- _EXERCISE DIRECTIONS_
Lift out, unaltered, the lines of the material below between the line holding "bpy.context.scene.collection.objects.link(empty)" and the line holding "before = set(bpy.data.objects)", counting both.

++++ DATASET SECTION

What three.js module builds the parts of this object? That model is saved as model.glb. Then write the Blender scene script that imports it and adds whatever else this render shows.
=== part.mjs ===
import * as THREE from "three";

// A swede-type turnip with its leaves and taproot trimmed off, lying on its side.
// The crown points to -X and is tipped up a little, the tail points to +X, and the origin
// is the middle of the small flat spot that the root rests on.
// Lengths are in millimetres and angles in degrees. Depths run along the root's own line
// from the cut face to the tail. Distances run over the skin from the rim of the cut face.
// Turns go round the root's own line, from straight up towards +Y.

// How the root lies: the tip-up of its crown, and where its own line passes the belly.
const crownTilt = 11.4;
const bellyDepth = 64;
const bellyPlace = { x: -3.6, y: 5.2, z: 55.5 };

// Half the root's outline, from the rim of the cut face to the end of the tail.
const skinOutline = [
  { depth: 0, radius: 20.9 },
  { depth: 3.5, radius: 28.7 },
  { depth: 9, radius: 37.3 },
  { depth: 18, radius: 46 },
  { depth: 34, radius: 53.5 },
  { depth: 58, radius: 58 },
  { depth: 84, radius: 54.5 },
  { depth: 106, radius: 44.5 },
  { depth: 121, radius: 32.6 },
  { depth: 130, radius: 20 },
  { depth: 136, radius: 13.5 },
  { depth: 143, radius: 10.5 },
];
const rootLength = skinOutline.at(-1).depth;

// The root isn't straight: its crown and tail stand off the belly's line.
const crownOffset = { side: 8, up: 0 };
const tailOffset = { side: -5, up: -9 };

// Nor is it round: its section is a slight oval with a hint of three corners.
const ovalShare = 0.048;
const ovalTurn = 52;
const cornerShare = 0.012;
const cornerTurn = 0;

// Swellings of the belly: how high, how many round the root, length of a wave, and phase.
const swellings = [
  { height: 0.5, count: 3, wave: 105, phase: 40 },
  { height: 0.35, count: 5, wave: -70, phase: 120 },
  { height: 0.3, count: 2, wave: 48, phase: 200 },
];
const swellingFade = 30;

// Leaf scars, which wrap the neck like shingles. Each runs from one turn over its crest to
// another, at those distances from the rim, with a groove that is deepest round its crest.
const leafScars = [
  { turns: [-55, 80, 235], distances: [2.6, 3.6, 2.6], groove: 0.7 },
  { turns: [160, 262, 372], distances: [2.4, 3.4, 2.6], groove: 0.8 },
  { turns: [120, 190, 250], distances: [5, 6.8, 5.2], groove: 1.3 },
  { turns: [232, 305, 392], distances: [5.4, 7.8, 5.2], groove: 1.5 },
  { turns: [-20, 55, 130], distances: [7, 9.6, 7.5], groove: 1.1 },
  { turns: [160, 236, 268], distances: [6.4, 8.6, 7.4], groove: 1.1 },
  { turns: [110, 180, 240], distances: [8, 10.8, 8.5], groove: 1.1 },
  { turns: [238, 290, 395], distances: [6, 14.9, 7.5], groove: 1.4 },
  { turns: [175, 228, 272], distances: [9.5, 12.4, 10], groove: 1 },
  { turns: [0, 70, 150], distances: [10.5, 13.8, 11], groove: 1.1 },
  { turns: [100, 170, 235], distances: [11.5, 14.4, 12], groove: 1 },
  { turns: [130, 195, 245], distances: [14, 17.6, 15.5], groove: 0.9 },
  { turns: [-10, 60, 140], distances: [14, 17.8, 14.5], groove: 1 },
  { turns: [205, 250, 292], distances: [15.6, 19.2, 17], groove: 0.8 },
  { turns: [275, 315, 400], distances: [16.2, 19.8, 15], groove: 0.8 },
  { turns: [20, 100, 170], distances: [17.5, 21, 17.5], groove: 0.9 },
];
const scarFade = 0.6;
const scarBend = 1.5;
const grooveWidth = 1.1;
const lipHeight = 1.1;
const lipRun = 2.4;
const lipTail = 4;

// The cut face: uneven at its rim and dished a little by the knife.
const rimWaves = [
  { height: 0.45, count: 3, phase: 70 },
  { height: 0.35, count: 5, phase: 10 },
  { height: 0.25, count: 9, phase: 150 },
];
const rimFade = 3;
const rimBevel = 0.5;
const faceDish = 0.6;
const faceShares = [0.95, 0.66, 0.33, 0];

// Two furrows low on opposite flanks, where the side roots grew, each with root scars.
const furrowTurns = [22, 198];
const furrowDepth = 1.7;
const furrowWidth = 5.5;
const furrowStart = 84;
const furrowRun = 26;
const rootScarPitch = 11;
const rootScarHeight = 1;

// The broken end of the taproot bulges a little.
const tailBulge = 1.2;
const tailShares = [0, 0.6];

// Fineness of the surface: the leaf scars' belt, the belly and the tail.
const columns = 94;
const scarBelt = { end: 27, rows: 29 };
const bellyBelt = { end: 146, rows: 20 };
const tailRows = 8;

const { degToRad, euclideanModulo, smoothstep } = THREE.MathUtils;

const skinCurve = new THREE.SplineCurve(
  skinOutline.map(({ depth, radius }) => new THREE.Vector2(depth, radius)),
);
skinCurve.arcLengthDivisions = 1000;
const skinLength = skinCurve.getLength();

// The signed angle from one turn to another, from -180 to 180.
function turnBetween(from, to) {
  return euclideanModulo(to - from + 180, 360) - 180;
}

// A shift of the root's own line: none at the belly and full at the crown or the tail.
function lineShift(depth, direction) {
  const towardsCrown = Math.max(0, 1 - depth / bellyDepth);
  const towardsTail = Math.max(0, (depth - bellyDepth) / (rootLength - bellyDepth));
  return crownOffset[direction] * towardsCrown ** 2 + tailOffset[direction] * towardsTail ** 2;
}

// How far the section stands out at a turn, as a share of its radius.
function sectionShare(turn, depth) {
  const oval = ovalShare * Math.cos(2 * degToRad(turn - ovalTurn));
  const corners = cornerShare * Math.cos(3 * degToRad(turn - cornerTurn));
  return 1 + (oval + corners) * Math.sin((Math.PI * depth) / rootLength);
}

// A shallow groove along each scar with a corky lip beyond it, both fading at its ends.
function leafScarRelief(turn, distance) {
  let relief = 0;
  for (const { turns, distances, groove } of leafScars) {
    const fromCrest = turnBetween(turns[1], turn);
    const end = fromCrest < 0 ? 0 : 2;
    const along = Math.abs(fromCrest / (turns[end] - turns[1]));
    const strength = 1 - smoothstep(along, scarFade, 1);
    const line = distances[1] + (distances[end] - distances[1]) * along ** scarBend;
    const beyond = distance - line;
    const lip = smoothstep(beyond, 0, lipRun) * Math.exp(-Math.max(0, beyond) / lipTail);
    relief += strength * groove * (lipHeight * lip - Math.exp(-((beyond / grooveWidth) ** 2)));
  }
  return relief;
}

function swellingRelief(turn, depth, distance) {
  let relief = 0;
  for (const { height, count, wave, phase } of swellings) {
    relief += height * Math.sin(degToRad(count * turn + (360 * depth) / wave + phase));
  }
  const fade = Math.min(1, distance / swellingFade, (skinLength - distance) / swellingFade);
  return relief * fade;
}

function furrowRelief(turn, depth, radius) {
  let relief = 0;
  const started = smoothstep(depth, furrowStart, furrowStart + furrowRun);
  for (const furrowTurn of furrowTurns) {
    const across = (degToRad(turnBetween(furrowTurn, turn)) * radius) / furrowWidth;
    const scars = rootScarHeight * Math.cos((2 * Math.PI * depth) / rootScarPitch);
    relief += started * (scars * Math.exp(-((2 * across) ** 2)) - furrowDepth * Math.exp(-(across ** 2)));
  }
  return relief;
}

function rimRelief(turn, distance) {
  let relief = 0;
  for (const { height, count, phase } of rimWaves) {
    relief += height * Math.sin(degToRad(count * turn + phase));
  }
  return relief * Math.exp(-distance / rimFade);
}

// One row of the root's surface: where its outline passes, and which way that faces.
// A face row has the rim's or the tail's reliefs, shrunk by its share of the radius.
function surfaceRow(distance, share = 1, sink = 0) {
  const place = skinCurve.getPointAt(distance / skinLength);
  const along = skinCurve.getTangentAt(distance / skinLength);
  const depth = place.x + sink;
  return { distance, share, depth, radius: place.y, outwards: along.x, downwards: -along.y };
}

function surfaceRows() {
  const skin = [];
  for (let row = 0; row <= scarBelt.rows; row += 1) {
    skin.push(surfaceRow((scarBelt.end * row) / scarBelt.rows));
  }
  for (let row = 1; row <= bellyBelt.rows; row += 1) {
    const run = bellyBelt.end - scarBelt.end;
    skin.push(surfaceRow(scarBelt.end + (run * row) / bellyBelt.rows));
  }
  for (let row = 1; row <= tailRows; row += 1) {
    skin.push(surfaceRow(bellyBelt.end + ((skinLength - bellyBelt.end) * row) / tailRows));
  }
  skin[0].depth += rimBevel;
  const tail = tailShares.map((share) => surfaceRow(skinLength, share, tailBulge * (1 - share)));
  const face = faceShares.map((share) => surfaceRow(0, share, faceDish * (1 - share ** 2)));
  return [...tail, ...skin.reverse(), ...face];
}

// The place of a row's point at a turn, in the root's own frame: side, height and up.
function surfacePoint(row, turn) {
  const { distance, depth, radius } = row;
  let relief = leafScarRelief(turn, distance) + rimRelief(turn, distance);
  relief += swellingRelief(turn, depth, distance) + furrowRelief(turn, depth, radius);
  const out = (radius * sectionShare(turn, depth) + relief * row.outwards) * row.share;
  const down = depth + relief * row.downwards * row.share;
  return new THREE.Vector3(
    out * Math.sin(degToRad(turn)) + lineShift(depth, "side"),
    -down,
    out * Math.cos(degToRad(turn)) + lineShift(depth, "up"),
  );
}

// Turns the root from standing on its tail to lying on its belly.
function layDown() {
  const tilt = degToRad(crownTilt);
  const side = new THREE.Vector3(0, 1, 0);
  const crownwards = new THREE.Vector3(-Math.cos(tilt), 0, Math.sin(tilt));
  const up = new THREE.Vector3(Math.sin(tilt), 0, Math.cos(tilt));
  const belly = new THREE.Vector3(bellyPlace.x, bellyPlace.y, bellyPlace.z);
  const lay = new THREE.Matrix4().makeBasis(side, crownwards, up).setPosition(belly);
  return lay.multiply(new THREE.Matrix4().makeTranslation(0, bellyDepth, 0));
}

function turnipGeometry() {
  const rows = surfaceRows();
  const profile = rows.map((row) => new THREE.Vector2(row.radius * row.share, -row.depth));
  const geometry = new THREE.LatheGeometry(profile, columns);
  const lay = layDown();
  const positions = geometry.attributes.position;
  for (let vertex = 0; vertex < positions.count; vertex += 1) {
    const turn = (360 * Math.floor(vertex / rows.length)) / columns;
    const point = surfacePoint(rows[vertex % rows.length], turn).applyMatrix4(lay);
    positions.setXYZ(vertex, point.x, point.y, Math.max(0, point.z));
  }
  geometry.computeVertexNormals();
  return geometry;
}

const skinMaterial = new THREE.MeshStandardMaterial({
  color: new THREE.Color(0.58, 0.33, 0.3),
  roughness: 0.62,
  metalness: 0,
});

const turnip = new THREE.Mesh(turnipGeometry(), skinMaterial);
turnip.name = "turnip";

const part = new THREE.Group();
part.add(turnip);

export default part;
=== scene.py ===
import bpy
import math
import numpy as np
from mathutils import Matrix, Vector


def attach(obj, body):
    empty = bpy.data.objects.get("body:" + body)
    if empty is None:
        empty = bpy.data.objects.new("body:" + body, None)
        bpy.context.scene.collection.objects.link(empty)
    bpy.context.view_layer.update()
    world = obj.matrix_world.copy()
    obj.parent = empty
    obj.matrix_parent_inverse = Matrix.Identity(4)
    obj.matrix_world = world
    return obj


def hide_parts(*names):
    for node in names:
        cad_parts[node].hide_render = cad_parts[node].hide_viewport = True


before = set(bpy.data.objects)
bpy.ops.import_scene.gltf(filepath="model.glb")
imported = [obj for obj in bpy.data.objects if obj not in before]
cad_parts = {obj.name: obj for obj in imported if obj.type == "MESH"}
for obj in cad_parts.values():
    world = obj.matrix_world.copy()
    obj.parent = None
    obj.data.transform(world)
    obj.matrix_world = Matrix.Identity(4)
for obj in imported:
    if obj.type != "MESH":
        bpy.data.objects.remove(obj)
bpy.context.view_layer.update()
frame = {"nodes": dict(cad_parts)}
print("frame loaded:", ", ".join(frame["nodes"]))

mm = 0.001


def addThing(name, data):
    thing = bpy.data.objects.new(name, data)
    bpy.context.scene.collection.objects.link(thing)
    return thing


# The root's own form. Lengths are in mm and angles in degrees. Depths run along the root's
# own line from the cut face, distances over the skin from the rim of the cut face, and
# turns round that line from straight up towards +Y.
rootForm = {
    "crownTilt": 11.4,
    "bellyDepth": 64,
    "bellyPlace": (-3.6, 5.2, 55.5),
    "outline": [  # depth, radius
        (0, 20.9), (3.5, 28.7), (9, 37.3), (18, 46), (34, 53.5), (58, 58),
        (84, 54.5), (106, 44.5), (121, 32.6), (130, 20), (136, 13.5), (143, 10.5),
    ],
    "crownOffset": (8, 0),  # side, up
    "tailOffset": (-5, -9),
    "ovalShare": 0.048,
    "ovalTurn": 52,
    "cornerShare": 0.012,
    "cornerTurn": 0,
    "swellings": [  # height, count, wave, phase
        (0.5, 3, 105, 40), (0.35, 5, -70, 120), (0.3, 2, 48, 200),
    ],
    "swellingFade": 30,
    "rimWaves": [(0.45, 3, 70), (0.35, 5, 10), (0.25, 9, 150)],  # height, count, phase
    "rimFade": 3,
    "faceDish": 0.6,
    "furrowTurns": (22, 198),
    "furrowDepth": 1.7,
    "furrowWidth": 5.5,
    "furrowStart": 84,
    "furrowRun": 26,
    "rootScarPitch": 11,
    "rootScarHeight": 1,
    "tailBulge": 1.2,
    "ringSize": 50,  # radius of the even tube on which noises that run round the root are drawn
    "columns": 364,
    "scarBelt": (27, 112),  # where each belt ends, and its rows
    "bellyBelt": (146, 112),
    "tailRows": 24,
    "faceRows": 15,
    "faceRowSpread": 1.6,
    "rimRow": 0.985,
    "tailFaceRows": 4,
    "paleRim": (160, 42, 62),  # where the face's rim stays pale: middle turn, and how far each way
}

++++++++

- _SOLUTION TO THE EXERCISE_
        bpy.context.scene.collection.objects.link(empty)
    bpy.context.view_layer.update()
    world = obj.matrix_world.copy()
    obj.parent = empty
    obj.matrix_parent_inverse = Matrix.Identity(4)
    obj.matrix_world = world
    return obj


def hide_parts(*names):
    for node in names:
        cad_parts[node].hide_render = cad_parts[node].hide_viewport = True


before = set(bpy.data.objects)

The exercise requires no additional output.